Overall, this looks awesome. I think clearly indicating when stuff is copied from NumPy is fine.

Maybe @seberg wants to look this over too?

SwayamInSync · 2025-11-18T16:43:45Z

Cool also independent of this work, @ngoldbaum @seberg should we also patch the longdouble inconsistency? shown #225 (comment) within this thread

seberg

I didn't have a very close look, but overall this looks reasonable to me. There is a small issue with byte-swapped unicode string inputs, but that is rather niche (and will fail obvious anyway).

seberg · 2025-11-19T09:35:13Z

quaddtype/numpy_quaddtype/src/casts.cpp

+                                    npy_intp *view_offset)
+{
+    Py_INCREF(given_descrs[0]);
+    loop_descrs[0] = given_descrs[0];


This really needs a canonical/ISNBO call, since you presumably do not support byte-swapping.

But, I have to ask: I guess NumPy forces you to implement this? Maybe we should change this in some form, even passing the slot as NULL explicitly to mean: Just use the default already.

Because this smells like the default would work fine so that this is all just a bunch of boilerplate...

Setting the slot NULL, gives segfault at runtime, also in future (post version-1 release) I was thinking to support the byteswapping

Yeah, you can't set it explicitly to NULL right now. But omitting it doesn't work, I guess? I.e. NumPy rejects it because your dtype is parametric or so?!

If you want to support NBO, then yes, the default won't work for you anyway. I was thinking of filling in the default if the slot is NULL, but not erroring in case omitting it is rejected by NumPy. (I.e. explicitly tell NumPy: I know the default promoter is fine, even if you think it may not be.)

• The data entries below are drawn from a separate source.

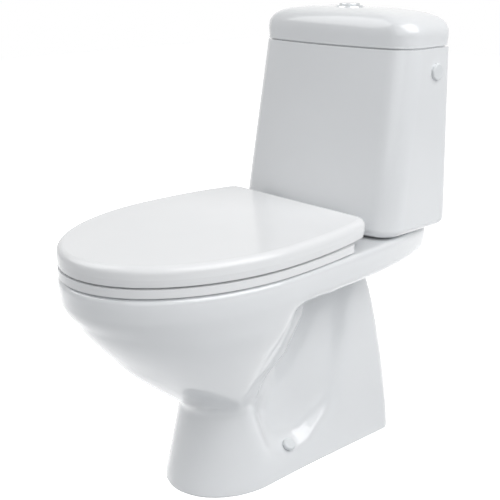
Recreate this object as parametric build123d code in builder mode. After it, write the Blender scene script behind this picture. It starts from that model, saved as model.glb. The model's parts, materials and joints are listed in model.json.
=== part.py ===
from build123d import *
import math
import os

os.makedirs("parts", exist_ok=True)

# A close coupled toilet: a floor standing pan with a horizontal outlet, a cistern
# that stands on its deck, and a seat with a cover. Millimetres. X is to the right,
# Y to the wall behind, Z up from the floor. The origin is under the middle.

# ---------------------------------------------------------------- driving sizes
overall_length = 650.0  # front of the pan to the wall
front_y = -overall_length / 2
wall_y = overall_length / 2
pan_y = wall_y - 325.0  # line across the pan that its foot, trap and seat are placed from
running_gap = 0.3  # between faces that move past each other
pin_fit = 0.06  # radial room of a pin in its eye

# pan
pan_width = 360.0
rim_height = 400.0
china = 12.0  # wall of the glazed ware
widest_y = pan_y - 59.0  # widest place of the rim
deck_end = 10.0  # deck to wall
deck_width = pan_width - 74.0
deck_plate = 16.0
band_height = 54.0  # depth of the rim and deck
rim_lip = 14.0  # thickness of the inner lip of the rim
rim_mouth_half = pan_width / 2 - 66.0  # half width of the mouth of the bowl
rim_mouth_front_y = front_y + 59.0
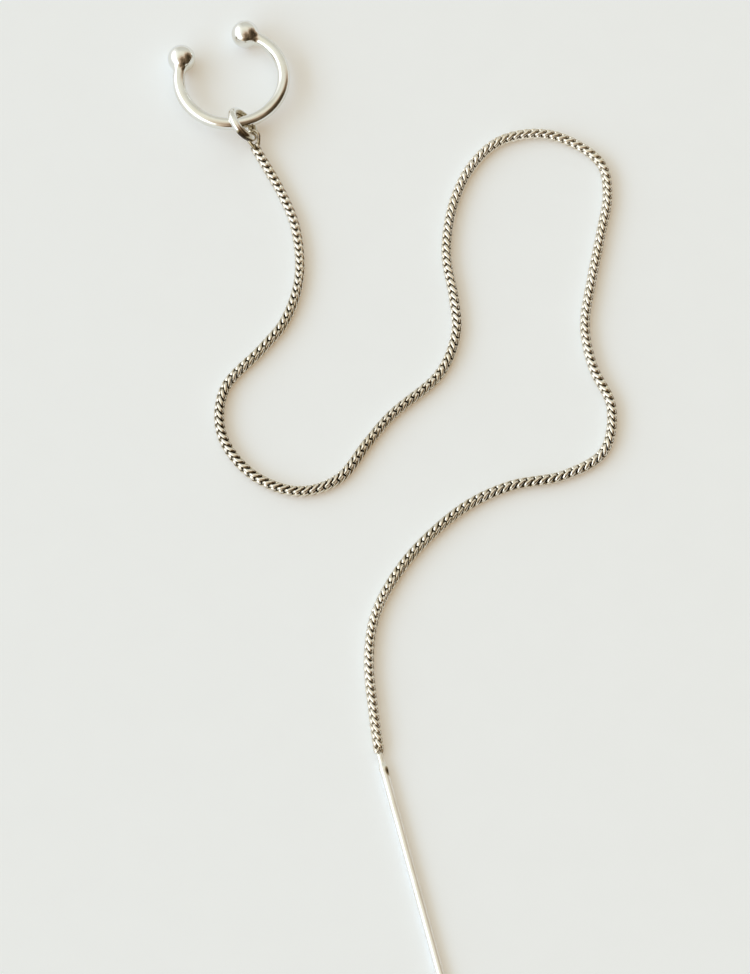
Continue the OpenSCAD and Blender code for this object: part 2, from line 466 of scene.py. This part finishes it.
def tarnish_and_painted_shade():
    """Shader group: tarnish and painted shade over silver, as deep as the point attribute says.

    It is brown where it is thin, then nearly black. On the chain it is partly real tarnish and partly
    painted shade between the links; on the jump ring it is painted dark reflection, and on the bar's
    collar a spot of painted shade.
    """
    group = bpy.data.node_groups.get("tarnish_and_painted_shade")
    if group is not None:
        return group
    group = bpy.data.node_groups.new("tarnish_and_painted_shade", "ShaderNodeTree")
    sockets = group.interface
    for name, kind in (
        ("Silver", "NodeSocketColor"),
        ("Thin", "NodeSocketColor"),
        ("Dark", "NodeSocketColor"),
        ("Roughness", "NodeSocketFloat"),
    ):
        sockets.new_socket(name, in_out="INPUT", socket_type=kind)
    sockets.new_socket("Color", in_out="OUTPUT", socket_type="NodeSocketColor")
    sockets.new_socket("Roughness", in_out="OUTPUT", socket_type="NodeSocketFloat")
    link = group.links.new
    inside = add_node(group, "NodeGroupInput", (-700, 400))
    outside = add_node(group, "NodeGroupOutput", (200, 0))

    # Depth of the tarnish and painted shade, a little uneven
    depth = add_node(group, "ShaderNodeAttribute", (-1300, -100), attribute_name="tarnish_and_shade")
    where = add_node(group, "ShaderNodeTexCoord", (-1500, -300))
    patches = add_node(group, "ShaderNodeTexNoise", (-1300, -300))
    patches.inputs["Scale"].default_value = 2600.0
    patches.inputs["Detail"].default_value = 2.0
    link(where.outputs["Object"], patches.inputs["Vector"])
    uneven = add_node(group, "ShaderNodeMapRange", (-1100, -300))
    uneven.inputs["From Min"].default_value = 0.3
    uneven.inputs["From Max"].default_value = 0.7
    uneven.inputs["To Min"].default_value = 0.8
    uneven.inputs["To Max"].default_value = 1.2
    link(patches.outputs["Fac"], uneven.inputs["Value"])
    deep = add_node(group, "ShaderNodeMath", (-900, -100), operation="MULTIPLY")
    link(depth.outputs["Fac"], deep.inputs[0])
    link(uneven.outputs["Result"], deep.inputs[1])

    # Thin brown first, then dark
    thin = add_node(group, "ShaderNodeMapRange", (-700, -100), interpolation_type="SMOOTHSTEP")
    thin.inputs["From Max"].default_value = 0.6
    link(deep.outputs["Value"], thin.inputs["Value"])
    thick = add_node(group, "ShaderNodeMapRange", (-700, -400), interpolation_type="SMOOTHSTEP")
    thick.inputs["From Min"].default_value = 0.45
    link(deep.outputs["Value"], thick.inputs["Value"])
    brown = add_node(group, "ShaderNodeMix", (-400, 300), data_type="RGBA")
    link(thin.outputs["Result"], brown.inputs["Factor"])
    link(inside.outputs["Silver"], brown.inputs[MIX_A])
    link(inside.outputs["Thin"], brown.inputs[MIX_B])
    colour = add_node(group, "ShaderNodeMix", (-200, 300), data_type="RGBA")
    link(thick.outputs["Result"], colour.inputs["Factor"])
    link(brown.outputs[MIX_RESULT], colour.inputs[MIX_A])
    link(inside.outputs["Dark"], colour.inputs[MIX_B])
    link(colour.outputs[MIX_RESULT], outside.inputs["Color"])

    # Where it is thick it is rougher
    rough = add_node(group, "ShaderNodeMath", (-200, 0), operation="MULTIPLY_ADD")
    rough.inputs[1].default_value = 0.30
    link(thick.outputs["Result"], rough.inputs[0])
    link(inside.outputs["Roughness"], rough.inputs[2])
    link(rough.outputs["Value"], outside.inputs["Roughness"])
    return group


def shifted(colour, shift):
    """A colour with a change added to it, for a colour socket."""
    return (*(part + by for part, by in zip(colour, shift)), 1.0)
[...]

I don't think byte-swapping support is really worthwhile to bother here, but sure, if you want to add it you'll need it anyway, I guess.

seberg · 2025-11-19T09:38:00Z

quaddtype/numpy_quaddtype/src/casts.cpp

+}
+
+static int
+unicode_to_quad_strided_loop_unaligned(PyArrayMethod_Context *context, char *const data[],


Btw you don't have to implement an unaligned version if you don't want to. NumPy will just make another cast/copy for you.

Oh maybe that's why in my earlier experiments I was almost never able to hit the unaligned loop execution. I thought maybe my system is sophisticated and they might be required for older systems.

Also @seberg is this true always, I mean in that case I can remove all the unaligned loops added but still keep the flag of NPY_METH_SUPPORTS_UNALIGNED

You must support unaligned for the quaddtype <-> quaddtype conversions, but not for any others (because for any other, NumPy can chain them to ensure alignment).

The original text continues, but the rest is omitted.